Let’s All Please Stop the Baby Name Judgment Game

This is a piece that could be written every year;  the TBMB editors could drag it out or link to it or name check yearly because here is the reality of life, folks: celebrity moms and dads will always name their kids “weird” names.

Let's All Please Stop the Baby

Not all celebs, of course, but many. And as the celeb crowd goes, so goes much of the popular-culture consuming nation. It’s now almost a pastime: 1. Celeb has baby. 2. A few days later, baby name is released to the public. 3. For two nights to two weeks, depending on the celebrity of the parent(s), said baby name is a comic punchline for late night shows, entertainment “news” outlets, magazines, etc.

Or, if the name is “normal,” it’s either gushed over as “classic” or derided as “boring.” Prospective parents, take note: even from this early on in your parenting career, you can never win.

Maybe a lucky celeb is in equal measure admired and an innovative selector of classic names and their offspring’s name starts a trend, a la all the “Ava”s born after Reese Witherspoon named her little one that. This, however, is the exception. Far more often the names of celebrity offspring are met with scrutiny and then mockery.

My guess is that this phenomenon has arisen concurrent with our tabloid-obsessed culture (after all, celebs were naming kids weird stuff way back in the day, but there weren’t 200 media outlets that fed the news of the new baby to the public) and a cultural climate I like to term “Can’t Shut Up.” Have an opinion about something? Make an account on our website and fire away! This shooting off at the mouth might be OK if limited to anonymous online boards, but in my experience as a mom it has translated into real life. (moms, get ready to nod that head with me) I can’t tell you the number of super intrusive, inappropriate questions I received when pregnant and later with my baby girls. When did simply nodding and saying “that’s great!” or “congratulations!” go out of fashion? I do not care AT ALL that you wanted a boy second; I just told you I am currently pregnant with a girl! Seriously? Oh, am I going to “try” for a boy next?  How about we just see how this one goes? If two girls were good enough for King George VI, the Obamas and the G. W. Bushes I think that’s good enough for me!

Ok, breathe.

Like weddings and illness, baby names can bring out the worst in people. I have to give my parents props for this: they were trailblazers of the idea of keeping the baby name secret and instead answering the “what are you going to name it?” (It was the 70s. I was an “it” until birth!) with absurd misinformation. “Garage Door” and “Patio Furniture” were my parents’ two favorite answers to the name question. Mom and Dad told me that they knew people would wrinkle their noses or have something dumb to say about the name “Quincey,” but that it is much harder to be a jerk about a baby name when you are holding the sweet baby in your arms.
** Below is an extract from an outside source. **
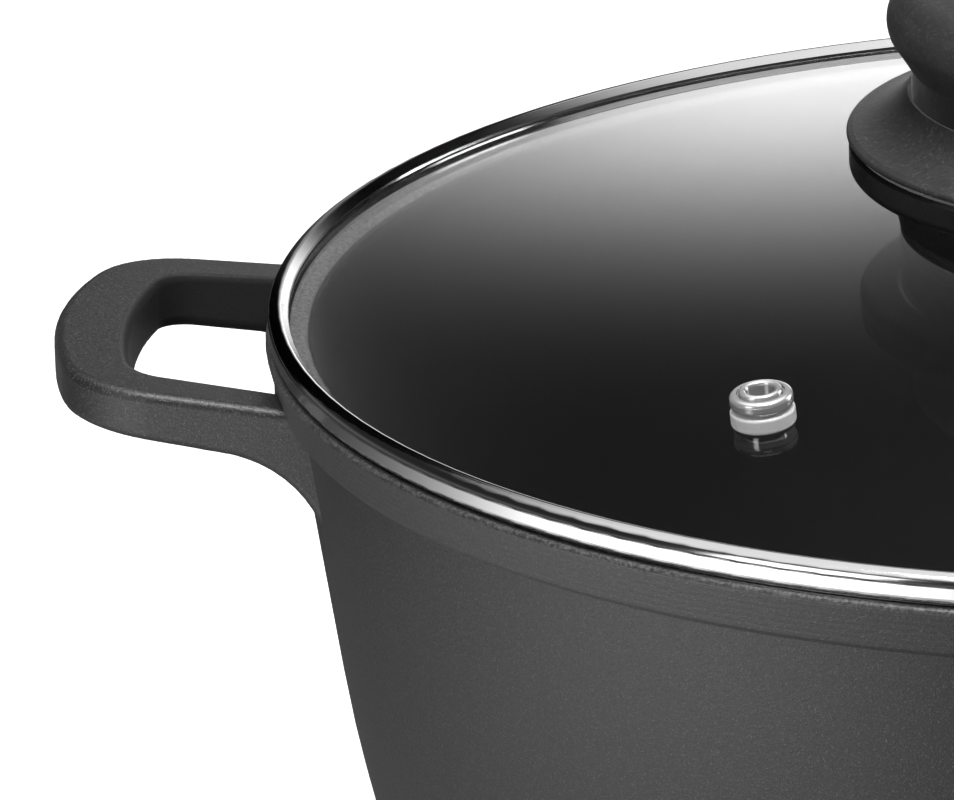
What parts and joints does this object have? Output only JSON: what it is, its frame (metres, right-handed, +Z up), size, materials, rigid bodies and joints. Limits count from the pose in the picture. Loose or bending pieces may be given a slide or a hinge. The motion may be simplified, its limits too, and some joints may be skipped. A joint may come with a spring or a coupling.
{
  "type": "lidded casserole",
  "caption": "Round tapering cast pot with a loop handle on each side, and a domed glass lid with a steel rim band, a steam vent and a wide stepped knob.",
  "frame": {"origin": "centre of the underside, on the surface the pot stands on", "axes": "+X towards one handle, +Z up through the knob, +Y across the handles"},
  "size_m": [0.3118, 0.2524, 0.1585],
  "materials": {
    "coated_casting": "matte charcoal coating on die-cast aluminium",
    "base_steel": "turned steel disc",
    "clear_glass": "clear tempered glass",
    "polished_steel": "polished stainless steel",
    "plain_steel": "plain stainless steel",
    "silicone": "black silicone",
    "matte_bakelite": "matte black moulding with an orange-peel grain",
    "gloss_bakelite": "glossier black moulding",
    "brass": "plain brass"
  },
  "bodies": {
    "pot": {"pot_body": "coated_casting", "base_plate": "base_steel"},
    "lid": {"lid_glass": "clear_glass", "lid_band": "polished_steel", "vent_eyelet": "polished_steel", "vent_collar": "polished_steel", "vent_seal": "silicone", "vent_backing": "plain_steel", "knob_gasket": "silicone", "knob_base": "gloss_bakelite", "knob_rim": "gloss_bakelite", "knob_skirt": "matte_bakelite", "knob_collar": "gloss_bakelite", "knob_grip": "matte_bakelite", "knob_insert": "brass", "screw_seal": "silicone", "screw_washer": "plain_steel", "spring_washer": "plain_steel", "knob_screw": "plain_steel"}
  },
  "joints": [
    {"name": "lid_lift", "type": "slide", "parent": "pot", "child": "lid", "axis": [0, 0, 1], "range_m": [0, 0.12]}
  ]
}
Oh the 70s. It was a gentler time.

In our celebrity-obsessed, “can’t shut up” culture, we all get to virtually view the sweet bundle of joy, and unimpeded by being face to face with beaming parents, (or sometimes when we are!) people just feel free to spout off.
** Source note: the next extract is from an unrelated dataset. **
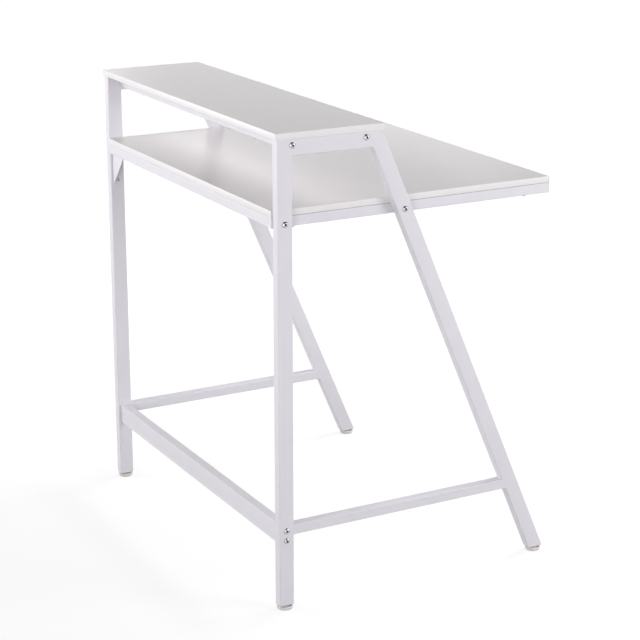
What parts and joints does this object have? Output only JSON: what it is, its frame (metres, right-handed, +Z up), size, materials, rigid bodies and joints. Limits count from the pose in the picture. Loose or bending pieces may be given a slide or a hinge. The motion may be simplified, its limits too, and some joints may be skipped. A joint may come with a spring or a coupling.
{
  "type": "ladder desk",
  "caption": "Ladder-style writing desk: side frames of upright posts and slanted front legs carry a flat desktop and a narrow upper shelf, tied by a low rear stretcher.",
  "frame": {"origin": "on the floor, in the middle of the desk's overall width and depth", "axes": "+Z up, +Y towards the rear (the posts and the upper shelf), +X to the right of a person who sits at the desk and faces +Y"},
  "size_m": [0.798, 0.601, 0.91],
  "materials": {
    "white_powder_coat": "white powder coat, satin",
    "white_laminate": "white melamine-faced board, satin",
    "white_edge_band": "white plastic edge band",
    "nickel_bolt": "nickel-plated",
    "zinc_steel": "zinc-plated",
    "plain_steel": "plain mild steel",
    "foot_plastic": "light grey moulded nylon"
  },
  "bodies": {
    "desk": {"left_rear_post": "white_powder_coat", "right_rear_post": "white_powder_coat", "left_top_rail": "white_powder_coat", "right_top_rail": "white_powder_coat", "left_front_leg": "white_powder_coat", "right_front_leg": "white_powder_coat", "left_lower_rail": "white_powder_coat", "right_lower_rail": "white_powder_coat", "desktop_rear_rail": "white_powder_coat", "desktop_front_rail": "white_powder_coat", "desktop_left_rail": "white_powder_coat", "desktop_right_rail": "white_powder_coat", "shelf_rear_rail": "white_powder_coat", "shelf_front_rail": "white_powder_coat", "lower_stretcher": "white_powder_coat", "gusset_bracket": "white_powder_coat", "rear_foot_nut_plates": "plain_steel", "front_foot_nut_plates": "plain_steel", "shelf_rail_end_plates": "plain_steel", "stretcher_end_plates": "plain_steel", "desktop_nut_bushes": "plain_steel", "desktop_board": "white_laminate", "shelf_board": "white_laminate", "desktop_edge_band": "white_edge_band", "shelf_edge_band": "white_edge_band", "desktop_bolts": "nickel_bolt", "shelf_bolts": "nickel_bolt", "stretcher_bolts": "nickel_bolt", "desktop_board_screws": "nickel_bolt", "shelf_board_screws": "nickel_bolt", "gusset_screws": "nickel_bolt"},
    "left_rear_foot": {"left_rear_foot_pad": "foot_plastic", "left_rear_foot_screw": "zinc_steel"},
    "right_rear_foot": {"right_rear_foot_pad": "foot_plastic", "right_rear_foot_screw": "zinc_steel"},
    "left_front_foot": {"left_front_foot_pad": "foot_plastic", "left_front_foot_screw": "zinc_steel"},
    "right_front_foot": {"right_front_foot_pad": "foot_plastic", "right_front_foot_screw": "zinc_steel"}
  },
  "joints": [
    {"name": "left_rear_foot_level", "type": "slide", "parent": "desk", "child": "left_rear_foot", "axis": [0, 0, -1], "range_m": [0, 0.01]},
    {"name": "right_rear_foot_level", "type": "slide", "parent": "desk", "child": "right_rear_foot", "axis": [0, 0, -1], "range_m": [0, 0.01]},
    {"name": "left_front_foot_level", "type": "slide", "parent": "desk", "child": "left_front_foot", "axis": [0, 0, -1], "range_m": [0, 0.01]},
    {"name": "right_front_foot_level", "type": "slide", "parent": "desk", "child": "right_front_foot", "axis": [0, 0, -1], "range_m": [0, 0.01]}
  ]
}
Stop it. Let me tell you what you do when you criticize an infant’s name (other than look like a massive jerk).

Parents name their children based on many factors, but I would posit the most important is a vision of what they think that child’s future will or could be. For example, when selecting names for my two girls, my husband and I wanted something that would be unusual, but every teacher who ever encounters her in an American school could read her name easily off the role. Her name mustn’t limit her job prospects; she could run for President or work in a creative field just as easily with this name (though, to be fair, we never thought the US would elect a president named Barak Hussein Obama, but I still contend women are judged more harshly for everything, even names) The name should “pop” on a resume, meaning perspective employers would remember it, and if that prospective employer couldn’t guess the gender, even better. Last, it could not end in an “a” or “uh” sound as that would not flow well with our last name. That was our vision.
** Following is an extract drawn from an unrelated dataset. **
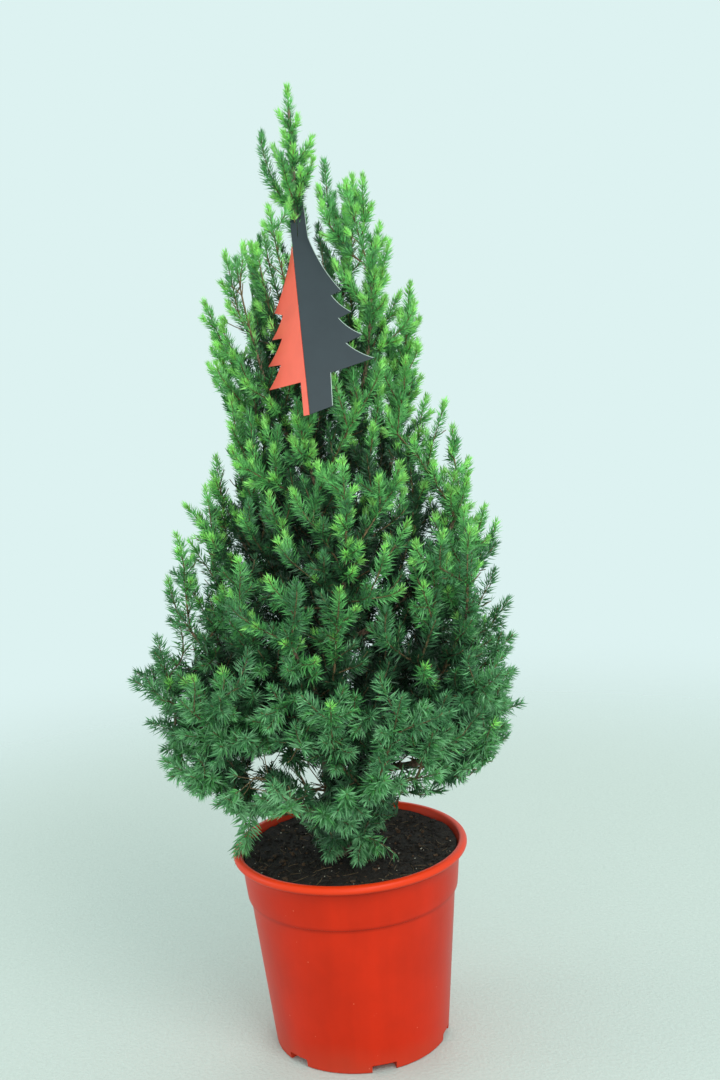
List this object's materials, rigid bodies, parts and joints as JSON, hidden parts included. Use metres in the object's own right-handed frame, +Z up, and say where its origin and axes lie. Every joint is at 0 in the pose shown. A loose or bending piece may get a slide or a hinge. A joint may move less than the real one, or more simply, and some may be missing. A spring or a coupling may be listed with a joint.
{
  "type": "potted alberta spruce",
  "caption": "Cone-shaped dwarf spruce standing in a round plastic nursery pot, with a folded hang label on its leader.",
  "frame": {"origin": "centre of the pot's flat underside, on the surface that it stands on", "axes": "+Z up along the pot's axis and the trunk; -Y towards the side that the label faces; +X to the right when seen from that side"},
  "size_m": [0.3803, 0.3596, 0.922],
  "materials": {
    "pot": "satin orange-red moulded plastic",
    "potting_mix": "damp dark peat and bark potting mix",
    "bark": "rough grey-brown bark, orange-brown on young twigs",
    "foliage": "short stiff green needles, pale yellow-green at the shoot tips",
    "label_dark": "semi-matt dark slate printed plastic card with white edges",
    "label_red": "semi-matt coral-red printed plastic card with white edges"
  },
  "bodies": {
    "root": {"bough_broad_1": "bark", "bough_broad_2": "bark", "bough_broad_3": "bark", "bough_broad_4": "bark", "bough_broad_5": "bark", "bough_high_1": "bark", "bough_high_2": "bark", "bough_high_3": "bark", "bough_low_1": "bark", "bough_low_2": "bark", "bough_low_3": "bark", "bough_low_4": "bark", "bough_low_5": "bark", "bough_middle_1": "bark", "bough_middle_2": "bark", "bough_middle_3": "bark", "bough_middle_4": "bark", "bough_skirt_1": "bark", "bough_skirt_2": "bark", "bough_skirt_3": "bark", "bough_skirt_4": "bark", "bough_top_1": "bark", "bough_top_2": "bark", "bough_upper_1": "bark", "bough_upper_2": "bark", "bough_upper_3": "bark", "foliage_broad_1": "foliage", "foliage_broad_2": "foliage", "foliage_broad_3": "foliage", "foliage_broad_4": "foliage", "foliage_broad_5": "foliage", "foliage_high_1": "foliage", "foliage_high_2": "foliage", "foliage_high_3": "foliage", "foliage_leader": "foliage", "foliage_low_1": "foliage", "foliage_low_2": "foliage", "foliage_low_3": "foliage", "foliage_low_4": "foliage", "foliage_low_5": "foliage", "foliage_middle_1": "foliage", "foliage_middle_2": "foliage", "foliage_middle_3": "foliage", "foliage_middle_4": "foliage", "foliage_skirt_1": "foliage", "foliage_skirt_2": "foliage", "foliage_skirt_3": "foliage", "foliage_skirt_4": "foliage", "foliage_top_1": "foliage", "foliage_top_2": "foliage", "foliage_upper_1": "foliage", "foliage_upper_2": "foliage", "foliage_upper_3": "foliage", "label_front": "label_dark", "label_side": "label_red", "pot": "pot", "soil": "potting_mix", "trunk": "bark"}
  },
  "joints": []
}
So for everyone fired up about the latest “nutty” celebrity baby name selection, I want you to be crystal clear what you are doing when you criticize a child’s name to his or her parent or just in general. You are saying, in effect, “Your vision of your child’s future is stupid. All the wishes and hopes embodied in that critical choice of selecting the syllables by which the world will know your offspring are garbage.”

I don’t know about you, I was raised better than that. Say whatever you like, you are free to do so, but understand that, consciously or unconsciously, that dismissiveness and derision is the subtext of your commentary. So maybe just hold your tongue in and instead say “Wonderful! Congratulations!”Congratulations works just fine. (1)

I’m not willing to be a jerk. I know exactly who commented negatively on my girls’ names, and believe you me, I won’t forget. So go on with your bad self, North West. Kick some butt, Ocean Whittaker, Blue Ivy Carter, and Moxie Crimefighter Gillette; this momma bear is behind you and your mom and dad.